Interstitial lung disease (ILD), or lung tissue scarring, commonly occurs in people with primary Sjögren’s syndrome in China and significantly burdens their quality of life, in particular their physical capacity, a Chinese study reports.
Strengthening early interventions and treatment is of great importance in preventing ILD and improving patients’ well-being, the researchers said.
The study, “Associated factors with interstitial lung disease and health-related quality of life in Chinese patients with primary Sjögren’s syndrome,” was published in the journal Clinical Rheumatology.
The progressive scarring of lung tissue, called interstitial lung disease or ILD, is the most common complication among people with primary Sjögren’s syndrome (pSS) and one of the main causes of death. The scarring causes stiffness in the lungs, which may cause shortness of breath and dry cough.
Chest computed tomography (CT) scans are the gold standard for ILD diagnosis. High-resolution CT (HRCT) imaging is particularly helpful for determining the extent of lung damage, narrowing down diagnosis, and guiding treatment decisions.
Few studies have investigated the risk factors for developing ILD and how it affects the quality of life in Sjögren’s patients. Even less of this research has been done in China.

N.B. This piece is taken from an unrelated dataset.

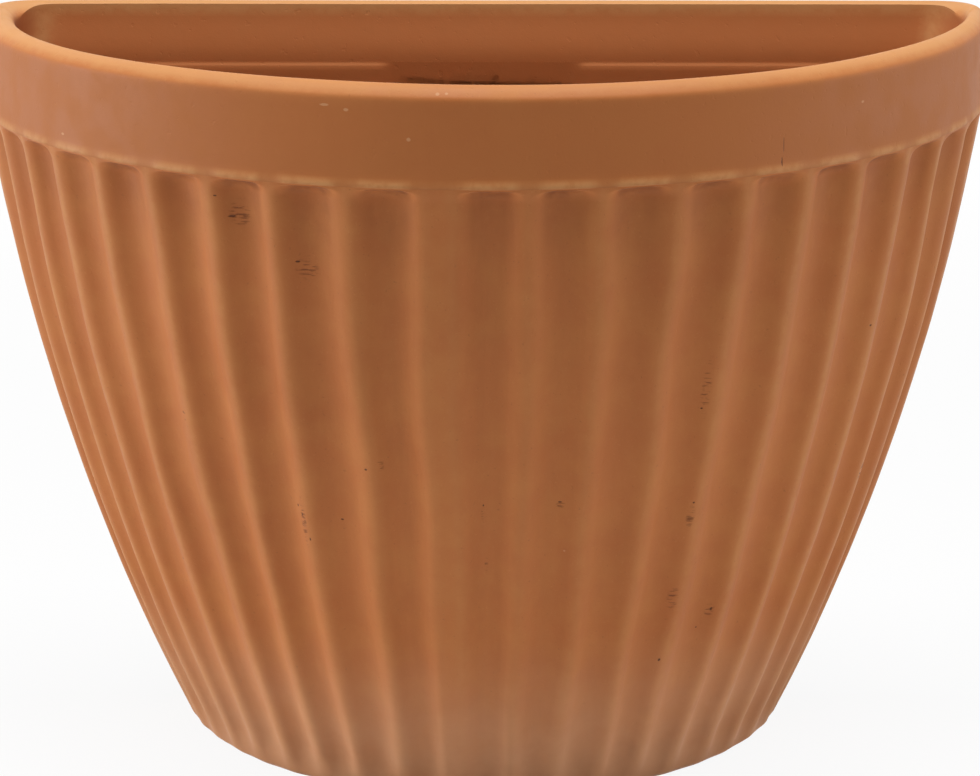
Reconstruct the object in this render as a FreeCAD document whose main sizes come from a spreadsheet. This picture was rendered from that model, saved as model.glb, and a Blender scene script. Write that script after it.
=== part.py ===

To address this gap in knowledge, researchers now conducted a cross-sectional study to investigate the current situation of people with pSS-ILD in China. The study’s goal was to evaluate the relationship between this complication and quality of life in Chinese patients.
The study examined 101 adult Sjögren’s patients (mean age 51.6 years; 96.7% women) referred to the Affiliated Hospital of Nantong University. Researchers examined the participants’ demographic features, disease activity, anxiety and depression, clinical variables, laboratory values, and health-related quality of life.
Disease activity was measured by two recently developed instruments: the European League Against Rheumatism Sjögren’s Syndrome Disease Activity Index (ESSDAI), a physician-assessed scale for determining systemic disease activity, and the EULAR Sjögren’s Syndrome Patient-Reported Index (ESSPRI), a patient-completed questionnaire for assessing disease symptoms.
Quality of life and psychological health of patients also were assessed using specific patient-reported surveys.
HRCT and pulmonary function tests indicated that 28 of 101 participants had ILD, corresponding to an ILD incidence of 30.1%. The presence and development of ILD were associated with longer disease duration and greater levels of fatigue.
Patients who developed ILD also had higher blood levels of a liver enzyme (a marker of liver damage), higher counts of neutrophils (a type of white blood cells), and lower levels of albumin (a marker than can indicate problems in the liver or kidneys).
ILD also was associated with less frequent use of hormone therapy.
The survey indicated that ILD significantly worsened these individuals’ quality of life, especially their physical abilities and emotional status.
Given the significant negative impact of ILD on patients’ well-being, researchers called on doctors to “pay more attention to patients.”
“During the next treatment process, doctors should pay attention to the QoL [quality of life] of patients with ILD, which is of great significance to improve the management of disease and treatment decisions,” they concluded.